— Work required —
In the records below, find each line containing the word "scene" and copy it.

— Dataset —

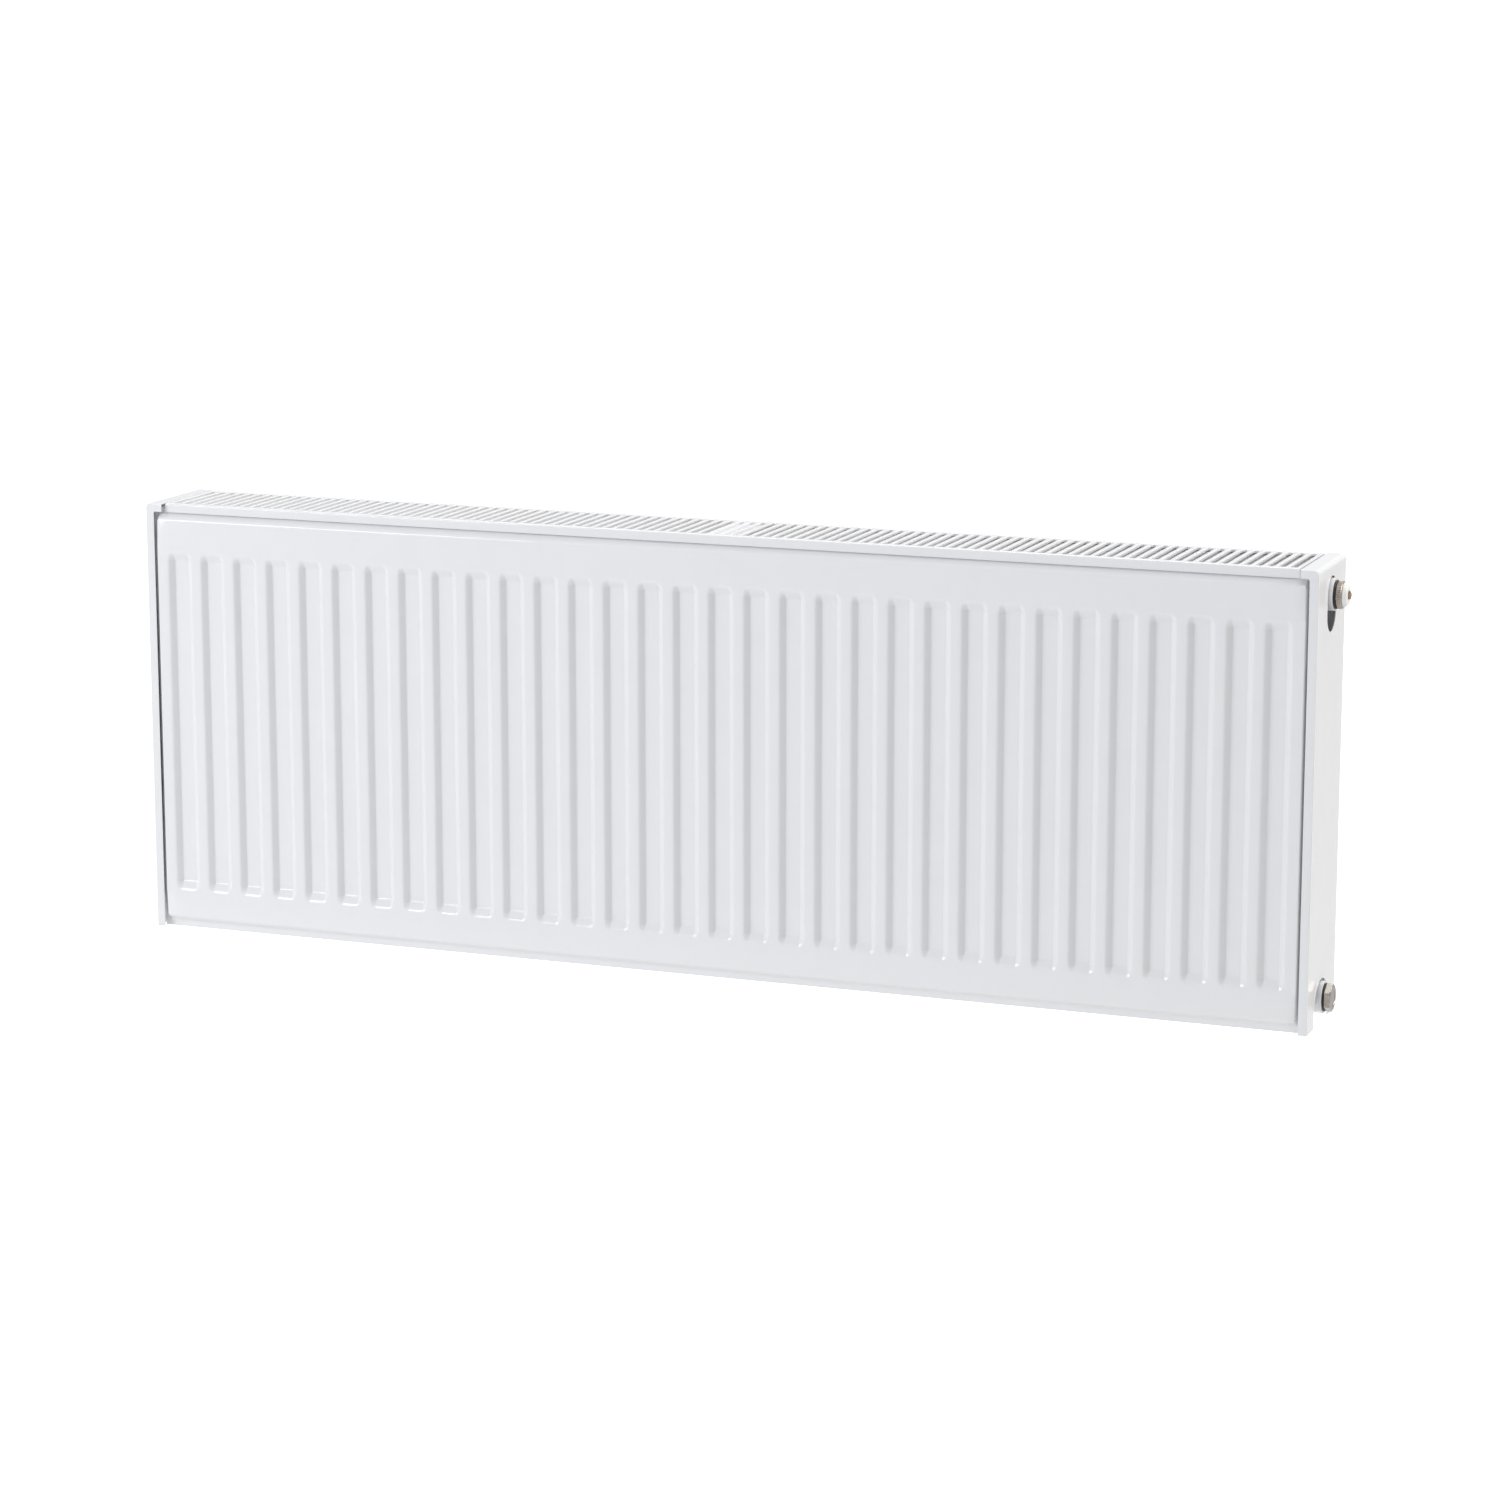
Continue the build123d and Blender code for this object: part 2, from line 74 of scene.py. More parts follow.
* * *
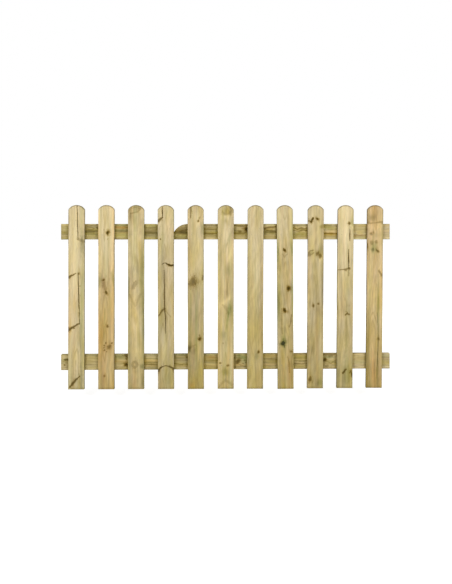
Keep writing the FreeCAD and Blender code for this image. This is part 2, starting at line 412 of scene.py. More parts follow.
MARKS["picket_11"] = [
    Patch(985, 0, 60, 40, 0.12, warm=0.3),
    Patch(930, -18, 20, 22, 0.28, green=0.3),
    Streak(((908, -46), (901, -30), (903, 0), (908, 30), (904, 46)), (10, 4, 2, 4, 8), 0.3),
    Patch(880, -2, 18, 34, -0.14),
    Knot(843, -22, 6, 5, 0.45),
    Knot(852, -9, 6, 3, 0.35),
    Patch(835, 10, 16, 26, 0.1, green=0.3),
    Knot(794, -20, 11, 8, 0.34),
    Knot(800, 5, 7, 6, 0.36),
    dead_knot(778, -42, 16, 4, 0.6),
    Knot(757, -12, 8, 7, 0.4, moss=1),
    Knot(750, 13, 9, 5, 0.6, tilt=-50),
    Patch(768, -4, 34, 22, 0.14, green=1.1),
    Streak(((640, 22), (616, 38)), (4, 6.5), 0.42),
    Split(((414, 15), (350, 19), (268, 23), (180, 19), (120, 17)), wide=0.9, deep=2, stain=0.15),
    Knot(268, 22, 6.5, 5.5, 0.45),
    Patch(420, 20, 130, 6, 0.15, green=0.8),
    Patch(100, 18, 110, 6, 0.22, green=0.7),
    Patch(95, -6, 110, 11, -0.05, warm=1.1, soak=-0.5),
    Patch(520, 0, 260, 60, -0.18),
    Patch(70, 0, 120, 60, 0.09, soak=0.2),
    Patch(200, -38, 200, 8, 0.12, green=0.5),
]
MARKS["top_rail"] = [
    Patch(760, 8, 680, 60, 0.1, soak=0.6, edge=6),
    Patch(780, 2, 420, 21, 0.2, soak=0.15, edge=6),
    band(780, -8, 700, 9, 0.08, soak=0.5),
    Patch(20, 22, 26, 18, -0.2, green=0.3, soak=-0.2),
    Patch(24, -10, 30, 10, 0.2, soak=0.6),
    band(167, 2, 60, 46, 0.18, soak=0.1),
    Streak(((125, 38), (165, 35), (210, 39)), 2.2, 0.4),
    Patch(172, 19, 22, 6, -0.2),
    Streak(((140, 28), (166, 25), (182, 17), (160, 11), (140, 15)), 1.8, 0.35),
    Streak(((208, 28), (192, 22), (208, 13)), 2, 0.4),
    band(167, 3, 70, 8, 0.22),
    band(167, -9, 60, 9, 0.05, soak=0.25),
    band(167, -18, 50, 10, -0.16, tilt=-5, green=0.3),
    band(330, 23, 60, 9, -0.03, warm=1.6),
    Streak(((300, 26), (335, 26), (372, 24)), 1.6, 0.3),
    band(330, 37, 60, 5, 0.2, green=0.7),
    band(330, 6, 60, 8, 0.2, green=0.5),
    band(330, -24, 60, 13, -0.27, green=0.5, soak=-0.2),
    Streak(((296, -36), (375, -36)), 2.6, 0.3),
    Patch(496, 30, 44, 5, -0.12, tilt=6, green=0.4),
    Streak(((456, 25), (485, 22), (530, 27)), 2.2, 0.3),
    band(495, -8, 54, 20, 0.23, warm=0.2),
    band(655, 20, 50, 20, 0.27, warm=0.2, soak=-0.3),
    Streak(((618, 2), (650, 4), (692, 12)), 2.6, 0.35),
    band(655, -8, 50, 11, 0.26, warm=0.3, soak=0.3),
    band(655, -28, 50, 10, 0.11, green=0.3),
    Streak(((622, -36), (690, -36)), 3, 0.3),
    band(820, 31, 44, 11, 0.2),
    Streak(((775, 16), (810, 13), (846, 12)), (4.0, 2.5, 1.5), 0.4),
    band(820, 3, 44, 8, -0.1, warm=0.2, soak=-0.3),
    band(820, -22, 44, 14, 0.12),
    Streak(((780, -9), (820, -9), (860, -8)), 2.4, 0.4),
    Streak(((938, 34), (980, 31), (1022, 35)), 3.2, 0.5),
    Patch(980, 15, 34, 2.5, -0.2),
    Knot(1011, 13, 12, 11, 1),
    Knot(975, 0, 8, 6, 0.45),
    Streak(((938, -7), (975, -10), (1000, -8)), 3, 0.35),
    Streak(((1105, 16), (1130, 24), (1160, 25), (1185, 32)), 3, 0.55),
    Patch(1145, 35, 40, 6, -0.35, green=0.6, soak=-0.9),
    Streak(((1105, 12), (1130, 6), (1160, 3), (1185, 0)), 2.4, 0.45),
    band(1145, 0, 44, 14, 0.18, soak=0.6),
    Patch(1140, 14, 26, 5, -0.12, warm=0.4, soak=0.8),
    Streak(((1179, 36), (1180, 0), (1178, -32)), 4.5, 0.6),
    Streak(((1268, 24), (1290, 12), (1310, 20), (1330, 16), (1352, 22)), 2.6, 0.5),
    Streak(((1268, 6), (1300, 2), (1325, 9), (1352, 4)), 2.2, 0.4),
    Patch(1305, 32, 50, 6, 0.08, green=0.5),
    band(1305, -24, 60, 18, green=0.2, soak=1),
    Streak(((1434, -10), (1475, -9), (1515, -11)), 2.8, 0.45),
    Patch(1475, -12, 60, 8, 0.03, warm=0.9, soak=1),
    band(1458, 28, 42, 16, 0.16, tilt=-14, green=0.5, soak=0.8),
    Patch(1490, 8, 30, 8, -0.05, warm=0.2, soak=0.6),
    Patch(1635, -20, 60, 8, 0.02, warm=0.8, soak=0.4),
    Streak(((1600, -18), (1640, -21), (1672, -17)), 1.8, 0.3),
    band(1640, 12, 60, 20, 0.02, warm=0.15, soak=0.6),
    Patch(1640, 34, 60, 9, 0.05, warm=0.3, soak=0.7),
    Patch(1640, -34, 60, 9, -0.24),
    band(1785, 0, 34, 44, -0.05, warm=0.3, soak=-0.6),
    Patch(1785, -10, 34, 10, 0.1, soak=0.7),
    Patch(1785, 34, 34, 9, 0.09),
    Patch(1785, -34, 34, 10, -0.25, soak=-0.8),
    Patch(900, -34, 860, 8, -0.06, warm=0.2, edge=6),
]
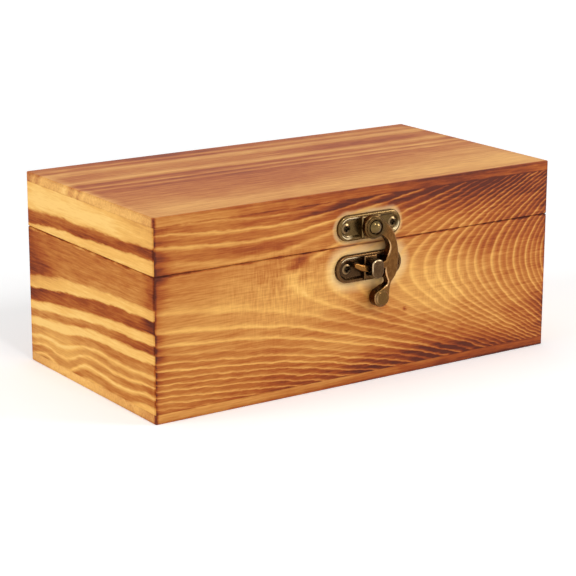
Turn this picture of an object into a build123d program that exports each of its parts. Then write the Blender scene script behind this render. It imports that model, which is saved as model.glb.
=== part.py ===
...
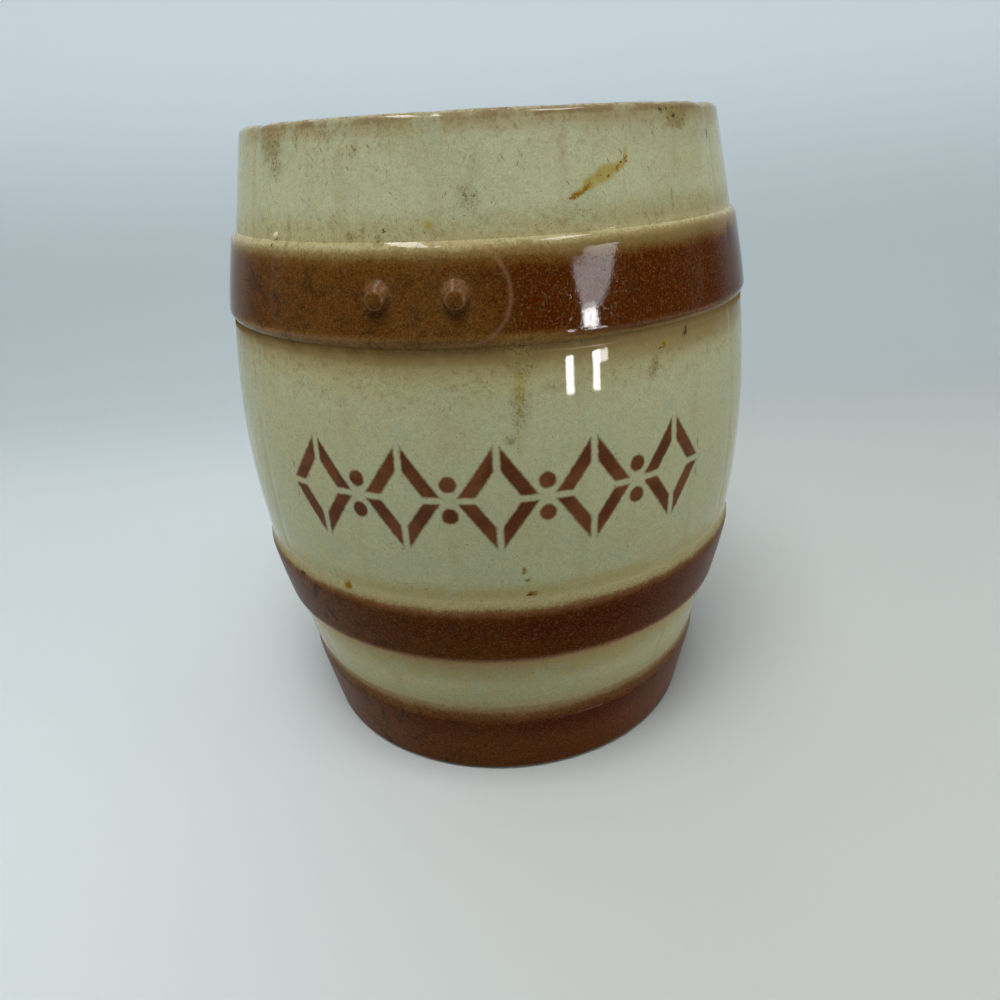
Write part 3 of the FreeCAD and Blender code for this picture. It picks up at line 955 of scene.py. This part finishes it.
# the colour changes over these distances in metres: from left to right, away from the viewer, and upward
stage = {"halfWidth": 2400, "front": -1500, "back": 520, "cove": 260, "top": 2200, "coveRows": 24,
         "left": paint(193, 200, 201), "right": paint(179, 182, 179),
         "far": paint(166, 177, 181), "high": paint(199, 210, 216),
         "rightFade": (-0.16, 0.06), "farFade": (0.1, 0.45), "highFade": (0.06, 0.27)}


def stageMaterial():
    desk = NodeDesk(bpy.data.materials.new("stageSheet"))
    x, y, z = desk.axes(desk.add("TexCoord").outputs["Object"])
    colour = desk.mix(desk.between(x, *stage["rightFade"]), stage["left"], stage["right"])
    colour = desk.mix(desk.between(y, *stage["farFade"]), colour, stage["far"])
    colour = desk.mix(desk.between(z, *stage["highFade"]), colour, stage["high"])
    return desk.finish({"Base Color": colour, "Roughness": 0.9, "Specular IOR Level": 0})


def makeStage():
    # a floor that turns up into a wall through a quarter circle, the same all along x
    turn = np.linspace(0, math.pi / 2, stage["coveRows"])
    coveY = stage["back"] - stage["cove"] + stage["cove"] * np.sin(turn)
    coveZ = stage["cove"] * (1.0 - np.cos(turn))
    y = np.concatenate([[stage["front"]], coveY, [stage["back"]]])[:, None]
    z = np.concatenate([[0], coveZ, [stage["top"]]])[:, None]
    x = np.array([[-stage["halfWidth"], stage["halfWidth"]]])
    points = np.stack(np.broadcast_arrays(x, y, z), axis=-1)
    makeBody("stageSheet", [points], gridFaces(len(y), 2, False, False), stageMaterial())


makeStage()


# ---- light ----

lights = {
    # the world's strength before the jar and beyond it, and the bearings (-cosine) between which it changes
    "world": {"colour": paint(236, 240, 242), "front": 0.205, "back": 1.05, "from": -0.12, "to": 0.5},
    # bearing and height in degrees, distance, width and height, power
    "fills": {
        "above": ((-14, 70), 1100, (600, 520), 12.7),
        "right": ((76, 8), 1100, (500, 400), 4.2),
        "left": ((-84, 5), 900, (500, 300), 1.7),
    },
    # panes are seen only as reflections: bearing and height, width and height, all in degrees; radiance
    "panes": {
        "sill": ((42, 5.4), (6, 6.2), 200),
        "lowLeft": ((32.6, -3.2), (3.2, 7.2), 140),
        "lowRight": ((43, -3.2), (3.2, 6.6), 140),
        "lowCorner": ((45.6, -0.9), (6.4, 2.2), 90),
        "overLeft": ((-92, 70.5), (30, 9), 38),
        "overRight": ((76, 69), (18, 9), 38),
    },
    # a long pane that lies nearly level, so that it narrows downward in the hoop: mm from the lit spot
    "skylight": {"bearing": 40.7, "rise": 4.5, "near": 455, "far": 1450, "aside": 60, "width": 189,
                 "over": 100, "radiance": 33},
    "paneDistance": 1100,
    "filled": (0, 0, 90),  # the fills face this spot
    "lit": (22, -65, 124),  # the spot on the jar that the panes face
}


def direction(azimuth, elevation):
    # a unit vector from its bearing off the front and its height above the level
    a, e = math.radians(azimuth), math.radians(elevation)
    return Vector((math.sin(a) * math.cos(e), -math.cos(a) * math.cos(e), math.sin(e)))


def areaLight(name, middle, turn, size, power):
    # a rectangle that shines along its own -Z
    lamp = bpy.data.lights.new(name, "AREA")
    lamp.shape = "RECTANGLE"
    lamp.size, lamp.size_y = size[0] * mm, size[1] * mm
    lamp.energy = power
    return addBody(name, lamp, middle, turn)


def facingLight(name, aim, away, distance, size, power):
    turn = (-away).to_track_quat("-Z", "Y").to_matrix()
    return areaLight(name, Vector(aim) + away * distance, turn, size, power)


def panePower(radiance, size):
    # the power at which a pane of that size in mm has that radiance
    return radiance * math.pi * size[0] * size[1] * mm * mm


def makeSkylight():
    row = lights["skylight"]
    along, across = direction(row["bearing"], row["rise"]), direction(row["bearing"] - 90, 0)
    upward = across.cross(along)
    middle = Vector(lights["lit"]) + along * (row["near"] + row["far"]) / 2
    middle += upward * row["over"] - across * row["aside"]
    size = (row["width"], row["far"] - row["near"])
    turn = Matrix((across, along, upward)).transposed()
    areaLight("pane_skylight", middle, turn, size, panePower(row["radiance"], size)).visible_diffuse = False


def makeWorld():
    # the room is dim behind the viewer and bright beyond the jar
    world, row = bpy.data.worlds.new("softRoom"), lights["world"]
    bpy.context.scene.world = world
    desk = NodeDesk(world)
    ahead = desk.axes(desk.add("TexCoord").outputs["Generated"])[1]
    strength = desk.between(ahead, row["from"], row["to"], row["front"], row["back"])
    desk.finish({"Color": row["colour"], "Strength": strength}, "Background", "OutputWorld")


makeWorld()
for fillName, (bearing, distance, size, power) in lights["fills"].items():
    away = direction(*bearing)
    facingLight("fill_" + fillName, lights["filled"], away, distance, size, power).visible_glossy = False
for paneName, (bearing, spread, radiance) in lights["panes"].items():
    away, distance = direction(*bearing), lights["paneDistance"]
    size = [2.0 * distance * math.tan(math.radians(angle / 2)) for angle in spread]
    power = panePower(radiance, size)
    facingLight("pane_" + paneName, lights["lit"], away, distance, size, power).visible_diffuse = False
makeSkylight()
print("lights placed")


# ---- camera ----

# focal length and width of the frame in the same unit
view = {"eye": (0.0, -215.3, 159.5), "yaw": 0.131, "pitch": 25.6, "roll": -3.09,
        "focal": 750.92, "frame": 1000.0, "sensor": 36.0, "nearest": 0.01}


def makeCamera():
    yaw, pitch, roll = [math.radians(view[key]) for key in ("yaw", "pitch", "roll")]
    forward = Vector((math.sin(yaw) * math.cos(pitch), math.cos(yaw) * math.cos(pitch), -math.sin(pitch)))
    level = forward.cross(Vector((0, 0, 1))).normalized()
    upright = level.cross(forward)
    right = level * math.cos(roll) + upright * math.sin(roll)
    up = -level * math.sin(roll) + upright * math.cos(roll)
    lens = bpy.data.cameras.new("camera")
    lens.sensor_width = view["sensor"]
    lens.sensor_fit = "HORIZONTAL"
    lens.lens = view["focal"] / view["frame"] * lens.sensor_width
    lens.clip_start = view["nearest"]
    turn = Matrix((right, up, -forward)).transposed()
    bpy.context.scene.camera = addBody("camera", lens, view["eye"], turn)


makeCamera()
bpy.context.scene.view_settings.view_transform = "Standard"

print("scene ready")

— Complete output —
Continue the build123d and Blender code for this object: part 2, from line 74 of scene.py. More parts follow.
Keep writing the FreeCAD and Blender code for this image. This is part 2, starting at line 412 of scene.py. More parts follow.
Turn this picture of an object into a build123d program that exports each of its parts. Then write the Blender scene script behind this render. It imports that model, which is saved as model.glb.
Write part 3 of the FreeCAD and Blender code for this picture. It picks up at line 955 of scene.py. This part finishes it.
    bpy.context.scene.world = world
    bpy.context.scene.camera = addBody("camera", lens, view["eye"], turn)
bpy.context.scene.view_settings.view_transform = "Standard"
print("scene ready")